In theory, 4G offers the possibility of transmitting data at a rate of between 100 Mbps to 1 Gbps (that's gigabits per second). Realistically speaking, though, given the current sophistication of the network across the U.S., customers can probably expect data transfer at a rate somewhere around 20 Mbps or so.
So using the realistic speed of 4G, we're looking at 4G being somewhere between 10 and 50 times faster than 3G. If we go with the theoretical speed of 4G, now we're talking an increase of somewhere between 260 and 500 times faster than 3G.

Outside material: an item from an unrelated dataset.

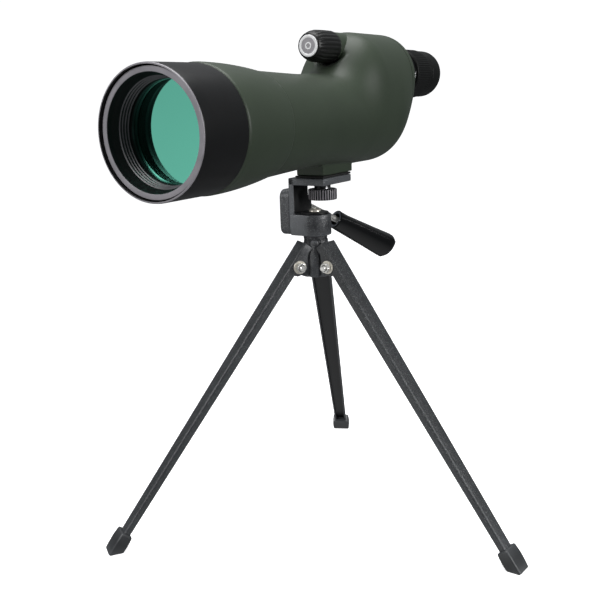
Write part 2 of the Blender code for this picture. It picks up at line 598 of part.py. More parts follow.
def washer_mesh(y0, y1, ri, ro, n=20):
    bm = bmesh.new()
    rows = []
    for y, r in ((y0, ri), (y0, ro), (y1, ro), (y1, ri)):
        rows.append([bm.verts.new((r * MM * math.cos(math.tau * j / n), y * MM,
                                   r * MM * math.sin(math.tau * j / n))) for j in range(n)])
    for i in range(4):
        a, b = rows[i], rows[(i + 1) % 4]
        for j in range(n):
            k = (j + 1) % n
            bm.faces.new((a[j], b[j], b[k], a[k]))
    return mesh_from(bm, "washer")


bolt_rows = [(-10.7, 3.2), (-9.9, 4.0), (-8.3, 4.0), (-8.2, 2.05), (14.6, 2.05), (15.2, 1.4)]
for leg, az in LEG_AZ.items():
    a = math.radians(az)
    side = math.pi if leg == "right" else 0.0
    at = Vector((PIVOT_R * math.cos(a), PIVOT_R * math.sin(a), PIVOT_H))
    for part, me in (("bolt", round_bar(bolt_rows)), ("nut", washer_mesh(9.3, 12.6, 2.6, 3.8, 6)),
                     ("washer", washer_mesh(8.1, 9.0, 2.35, 4.9, 14))):
        ob = add("pivot_%s_%s" % (part, leg), me, STEEL, "tripod", at)
        ob.rotation_euler = (0, 0, a + side)


# ------------------------------------------------------------------------ legs
LEG_LEN = PIVOT_H / math.cos(SPLAY) / MM      # pivot height to table along the leg
LEG_W1, LEG_D1 = 10.2, 4.7                    # channel width and depth at the foot


def channel_section(width, depth, wall, x_mid, c=1.6):
    """U outline, web outside (+x), open side inside (-x); local x / y in mm."""
    xo, xi, w = x_mid + depth / 2, x_mid - depth / 2, width / 2
    return [(xi, w), (xo - c, w), (xo - 0.4 * c, w - 0.4 * c), (xo, w - c), (xo, -w + c),
            (xo - 0.4 * c, -w + 0.4 * c), (xo - c, -w), (xi, -w), (xi, -w + wall), (xo - wall, -w + wall),
            (xo - wall, w - wall), (xi, w - wall)]


def leg_mesh(name):
    """Pressed channel, tapering to the foot, with an ear on each flange round the pivot."""
    loops = []
    top, bottom = 17.0, -(LEG_LEN - 8.0)
    for h, ear in ((top, 0.0), (7.5, 0.0), (4.0, 4.4), (-4.0, 4.4), (-7.5, 0.0), (bottom, 0.0)):
        q = (top - h) / (top - bottom)
        w, d = 16.2 + (LEG_W1 - 16.2) * q, 7.0 + (LEG_D1 - 7.0) * q
        s = channel_section(w, d + ear, 1.2, (LEG_OFF / MM) - ear / 2)
        loops.append([(x * MM, y * MM, h * MM) for x, y in s])
    return loft(name, loops)


for leg in LEG_AZ:
    nm = "leg_" + leg
    ob = add_local(nm, leg_mesh(nm), CAST, nm)
    hole = turned(nm + "_hole", [(0, 12), (2.35, 12), (2.35, -12), (0, -12)], None, nm,
                  BODIES[nm].location, "Y", 12, cutter=True)
    hole.location = (0, 0, 0)
    hole.rotation_euler = (-math.pi / 2, 0, 0)
    boolean(ob, hole)
    # rubber foot: a tapered block pushed over the leg's end, cut flat at the table
    bm = bmesh.new()
    x_mid = LEG_OFF
    rows = ((-(LEG_LEN - 13.5), 7.2, 4.4), (-(LEG_LEN - 6.0), 7.6, 4.8), (-(LEG_LEN + 4.5), 7.0, 4.6))
    loops = []
    for h, hw, hd in rows:
        c = 1.3
        o = [(-hd, hw - c), (-hd, -hw + c), (-hd + c, -hw), (hd - c, -hw), (hd, -hw + c), (hd, hw - c),
             (hd - c, hw), (-hd + c, hw)]
        loops.append([(x_mid + x * MM, y * MM, h * MM) for x, y in o])
    fm = loft("foot_" + leg, loops)
    bm.from_mesh(fm)
    up = Matrix.LocRotScale(None, BODIES[nm].rotation_euler, None).to_3x3().inverted() @ Vector((0, 0, 1))
    ground = up * (-PIVOT_H)
    geom = bm.verts[:] + bm.edges[:] + bm.faces[:]
    cut = bmesh.ops.bisect_plane(bm, geom=geom, plane_co=ground, plane_no=up, clear_inner=True)
    bmesh.ops.holes_fill(bm, edges=[e for e in cut["geom_cut"] if isinstance(e, bmesh.types.BMEdge)], sides=0)
    foot = add_local("foot_" + leg, mesh_from(bm, "foot_" + leg), RUBBER, nm)
    sock = []
    for h, w, d in ((-(LEG_LEN - 30.0), LEG_W1 + 1.1, LEG_D1 + 0.8), (-(LEG_LEN - 7.7), LEG_W1 + 0.6, LEG_D1 + 0.6)):
        sock.append([(LEG_OFF + x * MM, y * MM, h * MM) for x, y in
                     ((d / 2, w / 2), (-d / 2, w / 2), (-d / 2, -w / 2), (d / 2, -w / 2))])
    sc = add_local("foot_socket_" + leg, loft("foot_socket_" + leg, sock), None, nm, cutter=True)
    boolean(foot, sc)

for ob in COLL.objects:
    if ob.type == "MESH" and len(ob.data.polygons):
        smooth(ob)
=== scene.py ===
"""Looks of the spotting scope on its mini tabletop tripod.

Pieces are built in the pan-axis frame: millimetres from the tripod's pan axis,
+Z up from the table, the objective looking along -Y.
"""
import json
import math

import bmesh
import bpy
import numpy as np
from mathutils import Euler, Matrix, Vector

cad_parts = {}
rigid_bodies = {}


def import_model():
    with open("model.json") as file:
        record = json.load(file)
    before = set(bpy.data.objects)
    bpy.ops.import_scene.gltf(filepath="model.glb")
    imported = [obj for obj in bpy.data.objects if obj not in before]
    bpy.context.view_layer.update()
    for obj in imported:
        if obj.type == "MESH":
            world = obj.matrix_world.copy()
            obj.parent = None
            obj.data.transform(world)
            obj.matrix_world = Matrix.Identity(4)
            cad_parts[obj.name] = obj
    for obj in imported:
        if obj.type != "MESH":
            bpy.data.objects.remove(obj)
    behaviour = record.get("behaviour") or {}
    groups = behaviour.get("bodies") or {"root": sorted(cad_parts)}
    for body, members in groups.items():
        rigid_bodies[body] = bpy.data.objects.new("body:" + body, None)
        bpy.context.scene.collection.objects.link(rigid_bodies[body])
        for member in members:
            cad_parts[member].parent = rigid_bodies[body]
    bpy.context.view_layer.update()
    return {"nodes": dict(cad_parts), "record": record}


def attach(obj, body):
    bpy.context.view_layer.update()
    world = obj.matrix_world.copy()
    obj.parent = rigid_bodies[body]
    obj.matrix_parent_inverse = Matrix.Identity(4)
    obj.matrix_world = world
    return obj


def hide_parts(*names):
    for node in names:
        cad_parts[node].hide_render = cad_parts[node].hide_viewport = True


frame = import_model()

MM = 0.001
PAN = [j for j in frame["record"]["behaviour"]["joints"] if j["name"] == "pan"][0]["pos_m"]
PX, PY = PAN[0], PAN[1]


def W(x, y, z):
    return Vector((PX + x * MM, PY + y * MM, z * MM))


# =============================================================== materials
def new_mat(name):
    m = bpy.data.materials.new(name)
    m.use_nodes = True
    nt = m.node_tree
    return m, nt, nt.nodes["Principled BSDF"]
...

That's not trading in a 3-speed for a 10-speed. That's trading in a 3-speed for a Maserati.
What is 4G LTE?
Another hurdle I ran into while looking at Verizon Wireless phones is that they offer some phones with "4G LTE" capabilities. What is LTE?
Thanks to Ms. Komando, I now know that it stands for Long Term Evolution. From what I gather, LTE is a variety of 4G, much like there was once Blu-ray movie formats and HD DVD movie formats. There is apparently something called an HPSA+ network and a WiMAX network, too.
Falling back on Ms. Komando, she says, "Although marked as 4G, HSPA+ and WiMAX are more like souped-up 3G. If you're going to be buying a smartphone in the near future, it's important to know exactly what you're getting. It's also a good idea to check whether you're in a 4G LTE coverage area (or will be soon)."
Lucky for me, Verizon Wireless offers an interactive coverage map on their website, and even luckier for me, Indianapolis is one of the 230 cities covered by their 4G LTE network, and I'm one of the over 200 million people who can get it. The other city to which I travel a great deal--Chicago--is also covered.
With that bit of research, I'm worn out for today. The conclusion I've come to is that 4G is something I want when I upgrade my phone, and 4G LTE sounds like the best of three varieties of 4G, so my desire to stick with Verizon Wireless as my provider is a good one because they offer 4G LTE, and they offer it in my area.
Next, I have to figure out what kind of device I want. That'll be a project for another day.